Extractors in inexperienced hands can create more problems than they solve, if it breaks, getting a hardened one out in a confined space not something to look forward to, tapping has its challenges to, but slowly slowly and good tallow or cutting oil works, remove the tap regularly and clean the flutes and more lube, you will (i am assuming it is not something you have done much of) get the feel of it as the tap cuts the new thread.
 
Easyouts by name but not by nature in my experience! And if one snaps off flush within your already snapped off bolt then you will be entitled to let slip a Cpt Haddockesque oath.

Being of an Eeyore-ish disposition I'd probably 'pop' the head off and see if I couldn't weld a short bolt on to the recalcitrant stud and then worry away at it. Got to be a calmer process all round doing it at a bench/kitchen table rather than in situ. Anyway fingers crossed and all that and let us know.

yrs

David B
 
An update to my post.

I did once manage to accurately drill out a stud, leaving the stud thread in the hole. I was able to hook out this thread. It came out as a helical coil - no tapping required.
 
An update to my post.

I did once manage to accurately drill out a stud, leaving the stud thread in the hole. I was able to hook out this thread. It came out as a helical coil - no tapping required.

That can happen, but needs the clearance hole to be accurate leaving the coil as you said, but it does depend on what was the cause of the break, if just overtightening or bottoming in the hole then there is a good chance it will happen, but when it breaks as a result of either corrosion either from water ingress or action between disimilar metals plus many cycles of getting hot and cooling, the chances are less likely, which is why in this case I suggested what I did.
It is entirely possible that when tapping begins he may 'find the thread' as I put it earlier, a little tongue in cheek without getting his hopes up it would happen as it did for you.
 
My experience of easy outs is that most are too brittle and will snap off with much less torque applied to them than the amount required to shift a rusted in stud. I agree with the posters who say use a welder to heat the stud and weld something to it. I once welded a nut to a broken stud, using a nut one size smaller than the stud itself and welding through the hole in the nut after thoroughly heating the stud by depositing some weld onto it. It then came out fairly easily, after giving it small movements in both directions. From memory it was a 3/8ths inch UNC stud to which I welded a 5/16th inch nut. The job is much easier if you can weld vertically downwards and pretty well fill the nut with weld. The job is probably best done with the head off.
 
My experience of easy outs is that most are too brittle and will snap off with much less torque applied to them than the amount required to shift a rusted in stud. I agree with the posters who say use a welder to heat the stud and weld something to it.

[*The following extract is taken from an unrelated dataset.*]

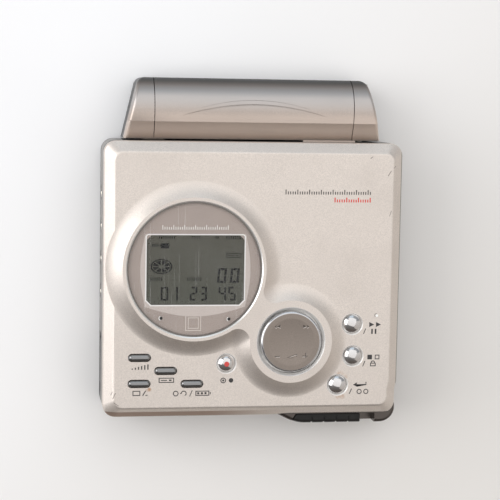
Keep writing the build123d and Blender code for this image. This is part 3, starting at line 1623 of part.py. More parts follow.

The problem is that you have to have welding gear and the knowledge of how to use it. Stud extractors do work providing you can drill a big enough hole in the stud to use an extractor which is say 75% of the stud diameter or more. Use cobalt drills in stages. Even stainless steel will drill relatively easily. But you defintitely need to use heat as the final stage in most cases. The differential expansion between the stud and the block is what enables the extractor to work in difficult cases.

Richard
 
thanks for all the advice. Sorry about the delay in replying. took a short break away from boating ! Head is going to have to come off as we snapped off the easy out. Going to give it to a workshop to save any more hassles. Will get the valves done at the same time. Anything else I can/should do with the head off ?

Chris
 
thanks for all the advice. Sorry about the delay in replying. took a short break away from boating ! Head is going to have to come off as we snapped off the easy out. Going to give it to a workshop to save any more hassles.

Chris

Ahem! snipping<<Easyouts by name but not by nature in my experience! And if one snaps off flush within your already snapped off bolt then you will be entitled to let slip a Cpt Haddockesque oath. >> snipped

*stands by for a darn good & merited flaming on the basis nobody likes a smart a r s e or an I told you so merchant*

Bad luck! I'm sure the shop will have it done in no time.
 
Ahem! snipping<<Easyouts by name but not by nature in my experience! And if one snaps off flush within your already snapped off bolt then you will be entitled to let slip a Cpt Haddockesque oath. >> snipped

*stands by for a darn good & merited flaming on the basis nobody likes a smart a r s e or an I told you so merchant*

Bad luck! I'm sure the shop will have it done in no time.


Its a shame your advice proved to be spot on but there is always an element of luck in these things.
 
thanks for all the advice. Sorry about the delay in replying. took a short break away from boating ! Head is going to have to come off as we snapped off the easy out. Going to give it to a workshop to save any more hassles. Will get the valves done at the same time. Anything else I can/should do with the head off ?

Chris

Should never have had to come off, a simple drill procedure would have done, easy out a bad option in the circumstances, maybe ok in different ones, but as suspected the stud is well set in its threads which caused the stud to shear in the first place, but thats now down to experience, which is usually a costly way to learn.
My 4108 hasn't had its head off in 12 years, no need unless I hear a tappet clacking.
 
Ahem! snipping<<Easyouts by name but not by nature in my experience! And if one snaps off flush within your already snapped off bolt then you will be entitled to let slip a Cpt Haddockesque oath. >> snipped

*stands by for a darn good & merited flaming on the basis nobody likes a smart a r s e or an I told you so merchant*

Bad luck! I'm sure the shop will have it done in no time.